Testo a cura di: Caterina Padoan e Irene Sevarin.

Foto di: Valentina Zanaga.

“Il labirinto” è un progetto che nasce nel 2020, quando il comune di Bologna chiese alla compagnia “Teatro dell’Argine”, fondata da Andrea Paolucci, di provare ad usare l’arte per capire perché certi ragazzi smettono di andare a scuola, cercando un metodo per evitarlo. 

Per riuscire nel loro intento, chiesero a cinquecento adolescenti che non frequentavano corsi teatrali di creare un progetto per migliorare la scuola. Tra questi emersero quattordici storie, usate poi dalla compagnia nel progetto che poi è diventato “Il labirinto”, accomunate dal fatto che tutti i protagonisti si sentono soli.

La tecnologia non era inizialmente prevista, ma, sotto consiglio dell’azienda che si sarebbe dovuta occupare dell’aspetto tecnologico, si decise di rendere l’esperienza completamente virtuale.

Lo scopo di questo spettacolo è quello di coinvolgere più fasce d’età e di rendere più consapevoli gli adulti delle problematiche adolescenziali.

Le reazioni sono diverse tra adolescenti e adulti: i primi prestano più attenzione e sono più tranquilli nell’affrontare l’esperienza, i secondi ne escono più sconvolti ma riescono a gestire meglio le loro emozioni. Tuttavia ci sono anche persone, di ogni età, che non riescono a concludere l’itinerario, poiché la tecnologia è così immersiva e realistica da causare reazione emotiva forte, nonostante la compagnia abbia cercato di addolcire le scene più crude.

“All’inizio avevo paura che sarebbe stato qualcosa di un po’ scontato, invece tutte e quattordici le storie erano raccontate in maniera originale e sempre nuova. Per me, la cosa più rilevante del labirinto è stata la tecnica con la quale hanno deciso di raccontare le varie storie e unirle in una struttura più grande”, dice Livia, dopo aver preso parte al laboratorio.

Per questo è molto importante la presenza degli “angeli custodi”, operatori che accompagnano dall’esterno il partecipante, che creano un rapporto umano ed empatico, proprio come durante uno spettacolo teatrale.

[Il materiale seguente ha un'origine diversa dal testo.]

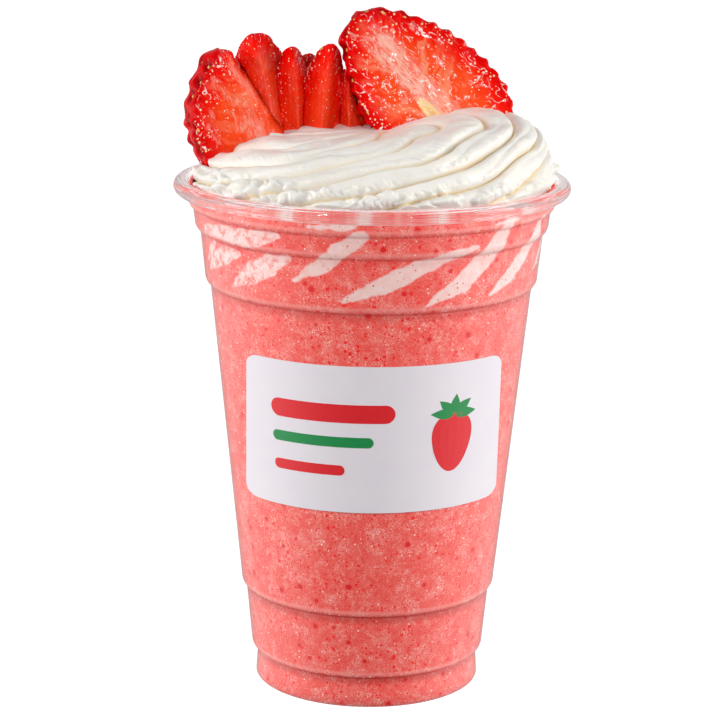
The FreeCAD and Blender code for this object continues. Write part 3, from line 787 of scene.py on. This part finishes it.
# Length, radius, foot (along, y, up), lean to the left, lean back and turn, in mm and degrees.
BERRIES = {
    "strawberry_slice": (50.4, 16.7, (29.75, 5.2, 6.4), 44.6, 3.0, 14.0),
    "strawberry_left": (33.6, 15.4, (FAN_FOOT - 1.0, 2.0, 4.6), 28.5, FAN_BACK, 50.0),
    "strawberry_fan_a": (37.2, 14.6, (FAN_FOOT + 2.1, 5.5, 2.0), 14.0, FAN_BACK, 4.0),
    "strawberry_fan_b": (34.0, 10.5, (FAN_FOOT + 5.4, 3.6, 1.3), 4.0, FAN_BACK, 10.0),
    "strawberry_fan_c": (35.2, 10.5, (FAN_FOOT + 8.6, 1.8, 1.3), -6.5, FAN_BACK, 6.0),
    "strawberry_fan_d": (29.0, 10.0, (FAN_FOOT + 17.8, 3.8, 1.3), 2.0, FAN_BACK, -10.0),
    "strawberry_tip": (31.0, 9.0, (FAN_FOOT + 7.8, 11.0, 1.8), 2.0, FAN_BACK, 0.0),
}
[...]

“Fare l’angelo custode è stata un’esperienza bellissima. Il fatto di aiutare gli altri, essere a disposizione è qualcosa che può mettere a proprio agio coloro che partecipano, anche se dipende dalla persona. Il tuo angelo ha il compito di aiutarti a capire come funziona il visore e di starti sempre accanto, anche durante i momenti più difficili nel corso delle storie. La formazione è l’aspetto più complesso, ma ne vale la pena, perché poi ti fa sentire anche più responsabile”, afferma Vittoria, uno degli angeli custodi.

“Il fatto di essere smossi dentro, perchè alcune di queste storie ti parlano e ti toccano, innesca poi la possibilità da parte dei ragazzi di parlarne con gli adulti”, queste sono le parole di Andrea Paolucci.

“Ognuno ha la sua storia del cuore perché sia adulti che ragazzi magari hanno una di quelle quattordici storie vicino. Da parte mia non ce n’è una più intensa delle altre”, conclude il fondatore della compagnia.